# [Recorded information]

============

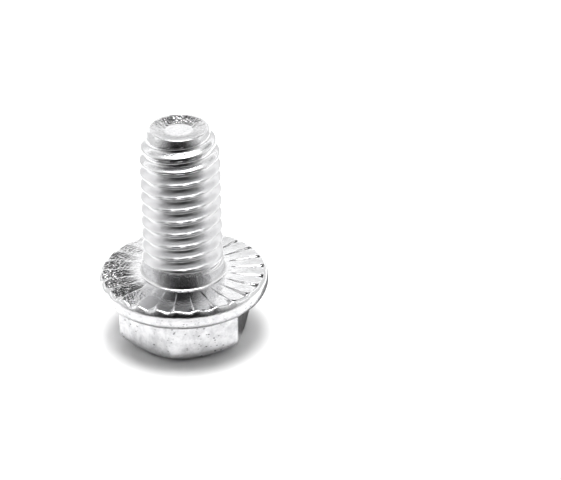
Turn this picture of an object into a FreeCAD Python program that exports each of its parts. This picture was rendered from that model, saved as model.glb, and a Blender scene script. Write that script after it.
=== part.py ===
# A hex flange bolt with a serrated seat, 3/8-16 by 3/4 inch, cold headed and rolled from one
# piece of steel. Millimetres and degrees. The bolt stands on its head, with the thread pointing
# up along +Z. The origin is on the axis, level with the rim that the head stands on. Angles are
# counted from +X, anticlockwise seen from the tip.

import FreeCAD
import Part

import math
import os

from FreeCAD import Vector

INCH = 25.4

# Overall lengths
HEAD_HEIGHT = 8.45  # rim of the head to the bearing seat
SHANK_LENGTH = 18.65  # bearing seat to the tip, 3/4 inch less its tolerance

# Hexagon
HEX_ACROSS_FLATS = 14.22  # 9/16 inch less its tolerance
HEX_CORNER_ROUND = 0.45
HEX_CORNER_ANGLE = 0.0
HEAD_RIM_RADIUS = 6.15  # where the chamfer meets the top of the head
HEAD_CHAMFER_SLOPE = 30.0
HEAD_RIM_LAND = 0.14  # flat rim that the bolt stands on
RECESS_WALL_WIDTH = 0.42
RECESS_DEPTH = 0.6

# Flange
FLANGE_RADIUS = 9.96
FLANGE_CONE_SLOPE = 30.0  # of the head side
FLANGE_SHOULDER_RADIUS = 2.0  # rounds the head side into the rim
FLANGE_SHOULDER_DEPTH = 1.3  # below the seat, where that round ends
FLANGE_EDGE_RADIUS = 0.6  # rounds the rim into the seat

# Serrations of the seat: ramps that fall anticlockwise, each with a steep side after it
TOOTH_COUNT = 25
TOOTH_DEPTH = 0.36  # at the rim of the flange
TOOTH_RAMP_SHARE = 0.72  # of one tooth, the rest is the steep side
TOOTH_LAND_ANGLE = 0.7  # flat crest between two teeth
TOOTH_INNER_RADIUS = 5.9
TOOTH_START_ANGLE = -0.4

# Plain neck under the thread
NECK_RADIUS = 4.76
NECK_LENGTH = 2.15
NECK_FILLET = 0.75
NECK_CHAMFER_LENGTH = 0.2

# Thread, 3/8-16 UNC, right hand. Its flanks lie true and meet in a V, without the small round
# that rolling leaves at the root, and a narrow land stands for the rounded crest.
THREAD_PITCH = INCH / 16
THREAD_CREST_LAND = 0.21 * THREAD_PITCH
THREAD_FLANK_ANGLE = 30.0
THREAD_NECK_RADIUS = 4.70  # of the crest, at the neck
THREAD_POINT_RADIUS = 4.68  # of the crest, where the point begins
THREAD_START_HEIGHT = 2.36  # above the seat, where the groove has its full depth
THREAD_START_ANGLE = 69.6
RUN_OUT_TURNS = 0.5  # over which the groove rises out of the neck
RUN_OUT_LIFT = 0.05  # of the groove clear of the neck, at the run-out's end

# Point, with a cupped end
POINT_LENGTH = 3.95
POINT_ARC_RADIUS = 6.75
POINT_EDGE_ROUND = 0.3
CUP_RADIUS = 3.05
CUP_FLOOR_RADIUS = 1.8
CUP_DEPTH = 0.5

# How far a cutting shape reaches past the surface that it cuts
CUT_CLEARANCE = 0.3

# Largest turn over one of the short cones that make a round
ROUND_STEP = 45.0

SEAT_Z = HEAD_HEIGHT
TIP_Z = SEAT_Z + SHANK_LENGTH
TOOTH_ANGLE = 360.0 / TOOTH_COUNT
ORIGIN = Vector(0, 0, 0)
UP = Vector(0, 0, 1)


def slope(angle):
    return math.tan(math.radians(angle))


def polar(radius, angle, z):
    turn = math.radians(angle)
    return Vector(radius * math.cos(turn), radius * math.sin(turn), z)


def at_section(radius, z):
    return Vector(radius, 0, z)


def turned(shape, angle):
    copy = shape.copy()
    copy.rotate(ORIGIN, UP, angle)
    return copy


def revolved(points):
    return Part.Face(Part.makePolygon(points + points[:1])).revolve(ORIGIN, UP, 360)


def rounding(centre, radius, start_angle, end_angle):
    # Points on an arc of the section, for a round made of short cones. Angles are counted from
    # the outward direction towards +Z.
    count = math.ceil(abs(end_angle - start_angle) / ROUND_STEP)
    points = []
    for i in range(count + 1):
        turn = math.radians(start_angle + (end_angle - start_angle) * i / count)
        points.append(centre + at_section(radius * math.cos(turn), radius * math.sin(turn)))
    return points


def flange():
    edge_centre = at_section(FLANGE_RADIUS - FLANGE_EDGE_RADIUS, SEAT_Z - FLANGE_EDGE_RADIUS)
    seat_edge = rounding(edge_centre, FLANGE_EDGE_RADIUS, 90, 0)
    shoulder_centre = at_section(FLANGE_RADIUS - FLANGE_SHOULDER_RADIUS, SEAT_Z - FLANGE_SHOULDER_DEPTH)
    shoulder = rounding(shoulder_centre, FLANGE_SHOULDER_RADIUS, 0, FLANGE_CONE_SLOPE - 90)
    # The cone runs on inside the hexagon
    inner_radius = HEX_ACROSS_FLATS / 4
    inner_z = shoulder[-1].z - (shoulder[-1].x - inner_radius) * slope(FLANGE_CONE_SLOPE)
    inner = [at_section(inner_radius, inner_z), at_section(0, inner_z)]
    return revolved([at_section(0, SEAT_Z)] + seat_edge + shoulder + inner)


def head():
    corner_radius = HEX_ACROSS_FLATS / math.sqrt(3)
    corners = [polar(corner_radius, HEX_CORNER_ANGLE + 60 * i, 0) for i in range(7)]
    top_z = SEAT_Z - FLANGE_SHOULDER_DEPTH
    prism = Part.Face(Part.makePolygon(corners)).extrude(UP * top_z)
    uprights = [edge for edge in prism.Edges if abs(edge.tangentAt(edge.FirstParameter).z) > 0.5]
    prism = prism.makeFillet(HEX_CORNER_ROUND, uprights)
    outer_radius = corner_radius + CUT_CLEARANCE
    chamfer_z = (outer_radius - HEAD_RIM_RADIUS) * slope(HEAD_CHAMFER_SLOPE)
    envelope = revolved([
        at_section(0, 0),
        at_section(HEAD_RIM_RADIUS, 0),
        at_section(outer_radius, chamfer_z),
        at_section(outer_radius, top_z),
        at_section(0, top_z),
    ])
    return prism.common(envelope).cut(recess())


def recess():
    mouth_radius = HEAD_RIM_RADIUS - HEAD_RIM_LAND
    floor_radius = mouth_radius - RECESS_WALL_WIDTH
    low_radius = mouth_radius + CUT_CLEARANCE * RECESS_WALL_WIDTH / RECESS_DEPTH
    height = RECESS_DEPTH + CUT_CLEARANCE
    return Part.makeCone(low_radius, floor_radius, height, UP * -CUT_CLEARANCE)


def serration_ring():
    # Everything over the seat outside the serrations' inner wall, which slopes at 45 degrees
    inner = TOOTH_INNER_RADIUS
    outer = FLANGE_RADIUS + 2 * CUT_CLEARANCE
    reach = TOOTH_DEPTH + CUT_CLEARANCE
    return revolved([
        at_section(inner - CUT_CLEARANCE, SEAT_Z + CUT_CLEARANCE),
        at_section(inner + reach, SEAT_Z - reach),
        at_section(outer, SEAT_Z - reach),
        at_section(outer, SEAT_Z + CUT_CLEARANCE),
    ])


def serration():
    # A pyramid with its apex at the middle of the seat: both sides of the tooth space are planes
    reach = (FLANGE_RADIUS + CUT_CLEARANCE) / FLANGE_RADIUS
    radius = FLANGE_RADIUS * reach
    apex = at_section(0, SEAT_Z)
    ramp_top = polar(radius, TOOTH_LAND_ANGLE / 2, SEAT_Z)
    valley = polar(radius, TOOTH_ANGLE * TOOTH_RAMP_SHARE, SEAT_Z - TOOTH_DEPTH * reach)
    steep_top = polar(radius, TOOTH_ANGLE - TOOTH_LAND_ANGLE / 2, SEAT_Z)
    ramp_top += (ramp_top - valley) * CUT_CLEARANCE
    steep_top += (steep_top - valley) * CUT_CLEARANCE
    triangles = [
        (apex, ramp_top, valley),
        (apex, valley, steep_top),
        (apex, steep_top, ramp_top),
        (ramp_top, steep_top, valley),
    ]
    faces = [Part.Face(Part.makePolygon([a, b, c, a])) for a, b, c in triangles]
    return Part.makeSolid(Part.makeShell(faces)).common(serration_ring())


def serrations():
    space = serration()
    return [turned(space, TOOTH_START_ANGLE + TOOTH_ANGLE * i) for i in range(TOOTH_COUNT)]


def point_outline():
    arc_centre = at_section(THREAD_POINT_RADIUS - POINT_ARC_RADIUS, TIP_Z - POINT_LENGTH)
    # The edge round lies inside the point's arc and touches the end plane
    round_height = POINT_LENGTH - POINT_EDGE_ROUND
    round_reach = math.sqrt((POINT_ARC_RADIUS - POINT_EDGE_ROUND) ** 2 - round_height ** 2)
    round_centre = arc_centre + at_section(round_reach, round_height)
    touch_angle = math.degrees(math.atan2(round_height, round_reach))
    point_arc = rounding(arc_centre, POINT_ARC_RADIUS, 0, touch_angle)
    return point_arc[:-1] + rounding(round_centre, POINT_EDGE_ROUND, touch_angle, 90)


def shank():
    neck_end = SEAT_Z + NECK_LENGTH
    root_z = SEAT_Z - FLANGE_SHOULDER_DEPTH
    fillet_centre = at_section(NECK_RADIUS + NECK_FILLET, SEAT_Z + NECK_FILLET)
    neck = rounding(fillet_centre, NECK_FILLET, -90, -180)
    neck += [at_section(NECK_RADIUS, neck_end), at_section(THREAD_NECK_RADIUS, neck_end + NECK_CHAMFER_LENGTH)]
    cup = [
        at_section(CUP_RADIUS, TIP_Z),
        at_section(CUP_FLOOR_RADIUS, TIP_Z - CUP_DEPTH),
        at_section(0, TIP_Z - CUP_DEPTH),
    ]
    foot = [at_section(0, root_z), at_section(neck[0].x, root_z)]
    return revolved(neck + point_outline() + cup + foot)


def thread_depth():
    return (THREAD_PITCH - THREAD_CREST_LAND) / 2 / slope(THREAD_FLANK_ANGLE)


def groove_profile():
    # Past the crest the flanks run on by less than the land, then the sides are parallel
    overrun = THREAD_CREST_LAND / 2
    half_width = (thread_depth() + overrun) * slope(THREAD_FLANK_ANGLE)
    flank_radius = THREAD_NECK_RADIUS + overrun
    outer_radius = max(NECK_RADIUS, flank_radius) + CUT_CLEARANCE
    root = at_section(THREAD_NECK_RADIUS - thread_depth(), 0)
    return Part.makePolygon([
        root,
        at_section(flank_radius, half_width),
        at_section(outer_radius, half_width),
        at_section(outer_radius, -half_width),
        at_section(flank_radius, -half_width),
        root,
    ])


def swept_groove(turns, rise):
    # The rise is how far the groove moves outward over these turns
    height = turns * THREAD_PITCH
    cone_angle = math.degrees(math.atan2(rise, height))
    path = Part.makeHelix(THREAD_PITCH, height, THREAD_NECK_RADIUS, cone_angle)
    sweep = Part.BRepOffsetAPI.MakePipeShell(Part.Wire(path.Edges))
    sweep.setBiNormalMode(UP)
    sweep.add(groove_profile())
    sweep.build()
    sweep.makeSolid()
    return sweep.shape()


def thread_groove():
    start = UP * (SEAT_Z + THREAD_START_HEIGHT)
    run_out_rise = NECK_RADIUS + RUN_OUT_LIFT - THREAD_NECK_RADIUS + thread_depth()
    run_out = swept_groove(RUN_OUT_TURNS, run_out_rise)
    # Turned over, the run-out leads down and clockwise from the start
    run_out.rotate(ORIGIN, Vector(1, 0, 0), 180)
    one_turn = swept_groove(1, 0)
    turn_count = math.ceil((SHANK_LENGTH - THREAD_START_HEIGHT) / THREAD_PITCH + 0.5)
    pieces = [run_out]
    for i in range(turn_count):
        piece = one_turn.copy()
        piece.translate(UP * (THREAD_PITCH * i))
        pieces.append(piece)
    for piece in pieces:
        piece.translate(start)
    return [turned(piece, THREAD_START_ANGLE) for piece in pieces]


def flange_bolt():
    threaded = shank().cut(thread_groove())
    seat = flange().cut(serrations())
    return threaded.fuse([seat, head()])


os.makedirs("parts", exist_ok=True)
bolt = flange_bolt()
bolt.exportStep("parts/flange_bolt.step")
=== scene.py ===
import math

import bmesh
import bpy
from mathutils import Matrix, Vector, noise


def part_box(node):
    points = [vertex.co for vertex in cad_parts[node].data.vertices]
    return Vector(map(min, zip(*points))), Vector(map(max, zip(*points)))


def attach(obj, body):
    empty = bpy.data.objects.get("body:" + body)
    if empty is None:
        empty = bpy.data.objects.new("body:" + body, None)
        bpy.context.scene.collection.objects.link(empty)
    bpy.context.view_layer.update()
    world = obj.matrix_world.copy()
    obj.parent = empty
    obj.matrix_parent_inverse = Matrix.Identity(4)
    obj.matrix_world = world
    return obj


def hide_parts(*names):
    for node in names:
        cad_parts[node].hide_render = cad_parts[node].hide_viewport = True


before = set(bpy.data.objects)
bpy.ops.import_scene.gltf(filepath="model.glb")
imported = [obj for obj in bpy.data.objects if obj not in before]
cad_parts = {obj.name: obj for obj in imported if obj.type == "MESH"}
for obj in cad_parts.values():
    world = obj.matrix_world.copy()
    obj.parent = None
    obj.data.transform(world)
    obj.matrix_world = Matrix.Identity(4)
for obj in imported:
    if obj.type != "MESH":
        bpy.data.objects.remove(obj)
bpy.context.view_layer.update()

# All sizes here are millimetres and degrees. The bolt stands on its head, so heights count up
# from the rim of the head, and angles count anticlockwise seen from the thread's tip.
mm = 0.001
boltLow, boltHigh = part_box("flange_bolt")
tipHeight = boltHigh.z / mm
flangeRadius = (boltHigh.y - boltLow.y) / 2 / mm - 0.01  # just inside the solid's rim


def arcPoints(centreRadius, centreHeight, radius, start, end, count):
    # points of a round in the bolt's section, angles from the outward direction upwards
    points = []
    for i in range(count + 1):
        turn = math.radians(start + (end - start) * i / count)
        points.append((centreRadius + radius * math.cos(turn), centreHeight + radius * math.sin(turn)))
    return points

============

# [Task details]
Only the lines from the one bearing "pieces.append(piece)" through the one bearing "points = [vertex.co" should be repeated, exactly as given.

# [Worked answer]
        pieces.append(piece)
    for piece in pieces:
        piece.translate(start)
    return [turned(piece, THREAD_START_ANGLE) for piece in pieces]


def flange_bolt():
    threaded = shank().cut(thread_groove())
    seat = flange().cut(serrations())
    return threaded.fuse([seat, head()])


os.makedirs("parts", exist_ok=True)
bolt = flange_bolt()
bolt.exportStep("parts/flange_bolt.step")
=== scene.py ===
import math

import bmesh
import bpy
from mathutils import Matrix, Vector, noise


def part_box(node):
    points = [vertex.co for vertex in cad_parts[node].data.vertices]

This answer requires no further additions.